**RECORDED INFORMATION:**
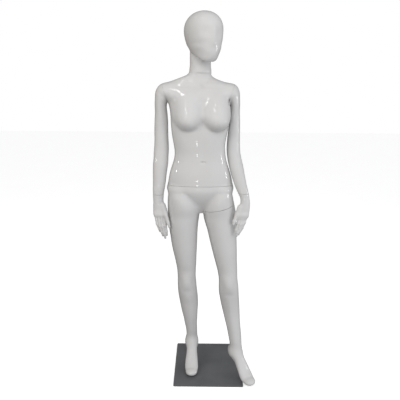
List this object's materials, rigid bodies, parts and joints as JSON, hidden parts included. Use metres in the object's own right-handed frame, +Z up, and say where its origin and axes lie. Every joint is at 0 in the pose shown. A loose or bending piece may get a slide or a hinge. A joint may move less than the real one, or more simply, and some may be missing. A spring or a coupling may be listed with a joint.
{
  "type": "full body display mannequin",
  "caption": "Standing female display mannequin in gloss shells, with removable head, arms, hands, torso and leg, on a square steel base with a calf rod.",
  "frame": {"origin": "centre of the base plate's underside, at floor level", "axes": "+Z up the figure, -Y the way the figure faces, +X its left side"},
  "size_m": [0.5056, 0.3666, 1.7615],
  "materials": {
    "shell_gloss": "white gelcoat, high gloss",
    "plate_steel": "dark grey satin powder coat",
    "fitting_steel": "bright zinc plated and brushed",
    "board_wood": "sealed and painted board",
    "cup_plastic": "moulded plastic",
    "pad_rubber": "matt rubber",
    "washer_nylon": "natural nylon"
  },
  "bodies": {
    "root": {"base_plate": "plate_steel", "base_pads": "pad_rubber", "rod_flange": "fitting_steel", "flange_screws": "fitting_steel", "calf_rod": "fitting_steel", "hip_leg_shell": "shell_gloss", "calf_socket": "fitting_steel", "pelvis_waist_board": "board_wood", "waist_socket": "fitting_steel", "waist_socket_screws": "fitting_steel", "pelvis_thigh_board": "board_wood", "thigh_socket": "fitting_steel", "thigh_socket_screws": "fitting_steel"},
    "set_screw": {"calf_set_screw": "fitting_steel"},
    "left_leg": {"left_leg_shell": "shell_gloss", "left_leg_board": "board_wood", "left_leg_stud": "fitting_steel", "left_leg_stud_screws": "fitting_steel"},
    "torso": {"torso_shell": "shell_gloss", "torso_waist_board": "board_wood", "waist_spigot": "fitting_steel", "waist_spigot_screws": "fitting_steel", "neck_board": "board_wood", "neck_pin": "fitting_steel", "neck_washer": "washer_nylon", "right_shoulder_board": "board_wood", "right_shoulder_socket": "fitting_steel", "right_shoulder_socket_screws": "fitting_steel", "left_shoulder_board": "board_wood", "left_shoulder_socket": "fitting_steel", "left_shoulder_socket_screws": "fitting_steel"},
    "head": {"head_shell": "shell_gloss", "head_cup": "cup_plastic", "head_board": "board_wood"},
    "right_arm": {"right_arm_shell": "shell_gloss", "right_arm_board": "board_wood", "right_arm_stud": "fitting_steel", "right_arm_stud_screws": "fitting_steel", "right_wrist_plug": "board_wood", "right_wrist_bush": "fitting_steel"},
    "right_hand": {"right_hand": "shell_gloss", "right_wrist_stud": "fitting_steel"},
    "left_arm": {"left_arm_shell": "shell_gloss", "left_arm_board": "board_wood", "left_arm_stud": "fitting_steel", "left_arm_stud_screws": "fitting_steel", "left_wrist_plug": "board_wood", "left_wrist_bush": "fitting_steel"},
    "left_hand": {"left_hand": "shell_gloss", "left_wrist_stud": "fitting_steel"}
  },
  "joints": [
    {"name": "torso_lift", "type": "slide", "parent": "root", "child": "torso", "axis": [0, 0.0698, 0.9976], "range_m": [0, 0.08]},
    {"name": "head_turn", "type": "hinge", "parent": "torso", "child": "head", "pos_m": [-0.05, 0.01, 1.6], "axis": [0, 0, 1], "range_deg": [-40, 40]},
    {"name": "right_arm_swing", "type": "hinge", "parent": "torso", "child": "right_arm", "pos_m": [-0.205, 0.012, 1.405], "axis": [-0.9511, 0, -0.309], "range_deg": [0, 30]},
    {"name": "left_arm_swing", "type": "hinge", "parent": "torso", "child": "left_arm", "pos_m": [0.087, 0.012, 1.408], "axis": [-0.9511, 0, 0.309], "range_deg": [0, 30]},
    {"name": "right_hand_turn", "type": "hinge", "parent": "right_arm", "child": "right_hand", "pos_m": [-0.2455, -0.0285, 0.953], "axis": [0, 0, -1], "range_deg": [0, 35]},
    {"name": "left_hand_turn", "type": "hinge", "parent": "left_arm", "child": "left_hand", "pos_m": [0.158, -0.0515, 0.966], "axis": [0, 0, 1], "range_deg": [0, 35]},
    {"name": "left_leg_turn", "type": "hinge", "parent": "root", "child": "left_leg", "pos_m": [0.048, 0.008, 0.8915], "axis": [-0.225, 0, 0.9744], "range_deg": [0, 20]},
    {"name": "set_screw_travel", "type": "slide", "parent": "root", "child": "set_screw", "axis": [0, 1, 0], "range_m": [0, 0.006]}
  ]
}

**EXERCISE TASK:** Return every line above in which the string "frame" occurs.

**SOLUTION FOR THIS TASK:**
List this object's materials, rigid bodies, parts and joints as JSON, hidden parts included. Use metres in the object's own right-handed frame, +Z up, and say where its origin and axes lie. Every joint is at 0 in the pose shown. A loose or bending piece may get a slide or a hinge. A joint may move less than the real one, or more simply, and some may be missing. A spring or a coupling may be listed with a joint.
  "frame": {"origin": "centre of the base plate's underside, at floor level", "axes": "+Z up the figure, -Y the way the figure faces, +X its left side"},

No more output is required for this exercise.